I was reading a story about Bionicles to my 14 year old nephew minutes before he died. The cancer was so advanced and had ravaged him completely - a stranger to this scene beside his bed might have wondered why I was bothering to read a story to a child so obviously and completely close to leaving us all. But his favorite Bionicles surrounded us in his room, they were his passion in his short life. His mother, my sister in law, walked past his bedroom door and gave me the thumbs up - she thought it was a good idea, too.

I finished the story and his Mum sat with him alone. Minutes later she cried out he was gone. I rushed in to see a tear forming in the corner of his eye...I'll never forget this.

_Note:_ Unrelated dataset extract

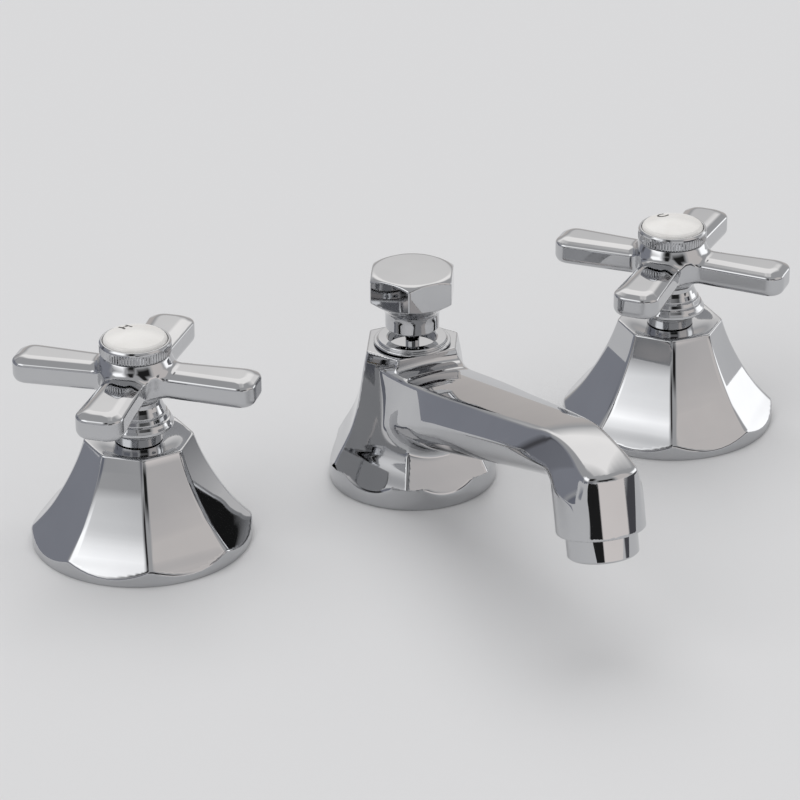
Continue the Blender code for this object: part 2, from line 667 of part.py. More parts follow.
def make_valve_body(name, x, inward):
    """Inlet below, outlet at the side, and a passage for each up to the ceramic discs."""
    place = {"location": (x, 0.0, 0.0)}
    profile = [
        (0.0, VALVE_TOP_Z), (SHANK_RADIUS, VALVE_TOP_Z), (SHANK_RADIUS, VALVE_END_Z),
        (VALVE_INLET_RADIUS, VALVE_END_Z), (VALVE_INLET_RADIUS, INLET_END_Z), (0.0, INLET_END_Z),
    ]
    body = turned(name, profile, "raw_brass", **place)
    join(body, cross_rod(name + "_outlet", OUTLET_RADIUS, inward * OUTLET_REACH, OUTLET_Z, x))
    high = VALVE_TOP_Z + OVERRUN
    cut(body, turned(name + "_bore", rod_profile(CARTRIDGE_RADIUS + GAP, high, BORE_FLOOR_Z), **place))

    inlet_roof = OUTLET_Z - OUTLET_BORE - OUTLET_WEB
    inlet = rod_profile(VALVE_INLET_BORE, inlet_roof, INLET_END_Z - OVERRUN)
    cut(body, turned(name + "_inlet_bore", inlet, **place))
    bore_start = PORT_OFFSET - PORT_RADIUS / 2
    reach = inward * (OUTLET_REACH - bore_start + OVERRUN)
    start = x + inward * bore_start
    cut(body, cross_rod(name + "_outlet_bore", OUTLET_BORE, reach, OUTLET_Z, start))
    for side, low in ((-inward, inlet_roof - OVERRUN), (inward, OUTLET_Z)):
        passage = rod_profile(PORT_RADIUS, BORE_FLOOR_Z + OVERRUN, low)
        at = (x + side * PORT_OFFSET, 0.0, 0.0)
        cut(body, turned(f"{name}_passage_{side}", passage, steps=WATERWAY_SIDES, location=at))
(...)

The following events - the people who came to take him away, the phone calls that had to be made, the friends who seemed to just appear at the front door....it blurred into one surreal memory which, today, comes back. Today is the anniversary of Cameron's passing and for some reason this website appears on my Facebook page and gives me an opportunity to say what I have wanted to say for four years.

Cameron's journey changed me. There is a section of gravel road on my daily walk dedicated to Cam. It was here I cried for the very first time after my brother called and told me Cam was very sick. There are so many times I walk that road and think of the day he passed away. Nobody had a chance to watch him grow into the beautiful man he was destined to be. I have a son close to his age now and it is so sad to say that Cam's death has made me appreciate my son's very existence even more. I think about exactly that, a lot.

I don't know why I agonise over the guilt I feel when my brother, who just couldn't cope with this tragedy, has a lucid moment where he looks misty-eyed at my son and I know exactly what he is thinking.

My brother can't move on .... I have lost him completely despite my efforts to help him. The fallout from this tragedy has been completely exhausting for me, my husband, my children and my mother.

But my sister In law is amazing. She is strong and resilient and has her own way of dealing with her grief. I respect her and I always want her in my life. I also have a beautiful niece who I would like to think I have a special relationship with.

This thing called cancer isn't just about an insidious disease. It's about moving people to do extraordinary things. Things we would never have dreamed we would do, or need to do. What a strange gift it is.

The opportunity I took to tell my Auntie story on this website is testament to this.